Sea turtles are threatened worldwide and the Turtle Excluder Device is a relatively small investment, compared to other fishing costs, to prevent the unnecessary deaths of sea turtles. Perhaps this case leads to the bigger question of the great waste of resources during fishing for particular species and the problem of incidental deaths. Incidental death rates for certain fishing species, including quite valuable ones, are often very high. Perhaps the real environmental gains in fishing regulations can be achieved through requirements that promote greater efficiency in using greater specific species content of wild fish that are caught and segregating others for survival.
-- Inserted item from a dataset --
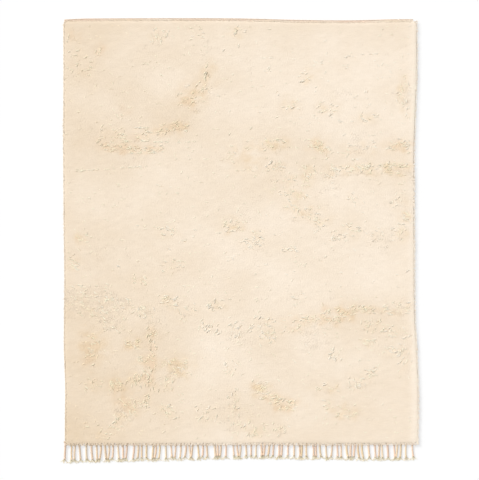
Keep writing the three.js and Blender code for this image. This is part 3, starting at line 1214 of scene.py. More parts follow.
@dataclass
class PileMat:
    """The dense lower part of the pile, from which the locks stand out."""

    outline: RugOutline
    lie: PileLie
    finish: Material
    grid: Grid = Grid(150, 176)
    crown: float = 18.4 * MM
    trough: float = 1.0 * MM
    unevenness: tuple[Wander, ...] = (Wander(0.8, 41, 0.35 * MM), Wander(0.06, 42, 0.25 * MM))
    # How far in from the outline and how high, from the underside up.
    edge_profile: tuple[tuple[float, float], ...] = (
        (13.5 * MM, 5.0 * MM),
        (11.5 * MM, 8.5 * MM),
        (10.5 * MM, 12.5 * MM),
        (11.0 * MM, 16.2 * MM),
        (16.0 * MM, 18.0 * MM),
    )

    def height(self, x: Array, y: Array) -> Array:
        """Gives the height of the mat's top, with its swells, clumps and partings.

        Args:
            x: Places across the rug.
            y: Places along the rug.

        Returns:
            The height at each place.
        """
        uneven = wander_all(self.unevenness, x, y)
        return self.crown + uneven - self.trough * self.lie.opened(x, y)[2]

    def build(self) -> Object:
        """Builds the mat as one closed mesh.

        Returns:
            The piece.
        """
        u, v = self.grid.shares()
        top_inset, top_height = self.edge_profile[-1]
        x, y = self.outline.place(u, v, top_inset)
        top = np.stack([x, y, self.height(x, y)], 1)
        rim = self.grid.rim()
        top[rim, 2] = top_height
        rings = []
        for inset, height in self.edge_profile[:-1]:
            ring_x, ring_y = self.outline.place(u[rim], v[rim], inset)
            rings.append(np.stack([ring_x, ring_y, np.full(len(rim), height)], 1))
        sides = len(rim)
        first = len(top)
        faces = self.grid.quads()
        faces += ring_faces(len(rings), sides, first)
        last = first + (len(rings) - 1) * sides
        middle = first + len(rings) * sides
        for side in range(sides):
            after = (side + 1) % sides
            faces.append((last + side, last + after, rim[after], rim[side]))
            faces.append((first + after, first + side, middle))
        underside = np.array([[0.0, 0.0, self.edge_profile[0][1]]])
        points = np.concatenate([top, *rings, underside])
        piece = make_mesh("pile_mat", points, faces)
        tan, rose, shade = self.lie.tones(points[:, 0], points[:, 1])
        sink = self.lie.opened(points[:, 0], points[:, 1])[2]
        # Near the partings the mat takes the painted warm shade and the painted light.
        tan = np.clip(tan + self.lie.painted_parting_tan * sink, 0, 1)
        store_all(piece, tan=tan, rose=rose, tint=shade + self.lie.painted_flank_light * sink)
        piece.data.materials.append(self.finish)
        return piece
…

Although it is too early to tell about the effects on the turtles' population, they must age 25-30 years before they can reproduce, nesting activity on two beaches increased considerably during the two years the regulations have been required.9

7. References

1. "Environmental Group Sues Government Over a Failure to Ban Certain Shrimp Imports," International Trade Reporter (BNA, March 4, 1992).

2. Katherine Bishop, "Lawsuit Seeks Ban on Shrimp Imports," The New York Times (February 25, 1992), A13.

3. David Clark Scott, "Stung By US Tuna Ban, Mexico Protects Turtles,"

4. The Christian Science Monitor (May 14, 1992), 7. The Christian Science Monitor, May 14, 1992.

5. Smithsonian, 47.

6. Christian Science Monitor, October, 1989.

7. Audubon, September, 1995.

8. "Shrimpers and lawmakers collide over a move to save the sea turtles," Smithsonian 20/9, December, 1989, 44.

9. The Christian Science Monitor, May 14, 1992.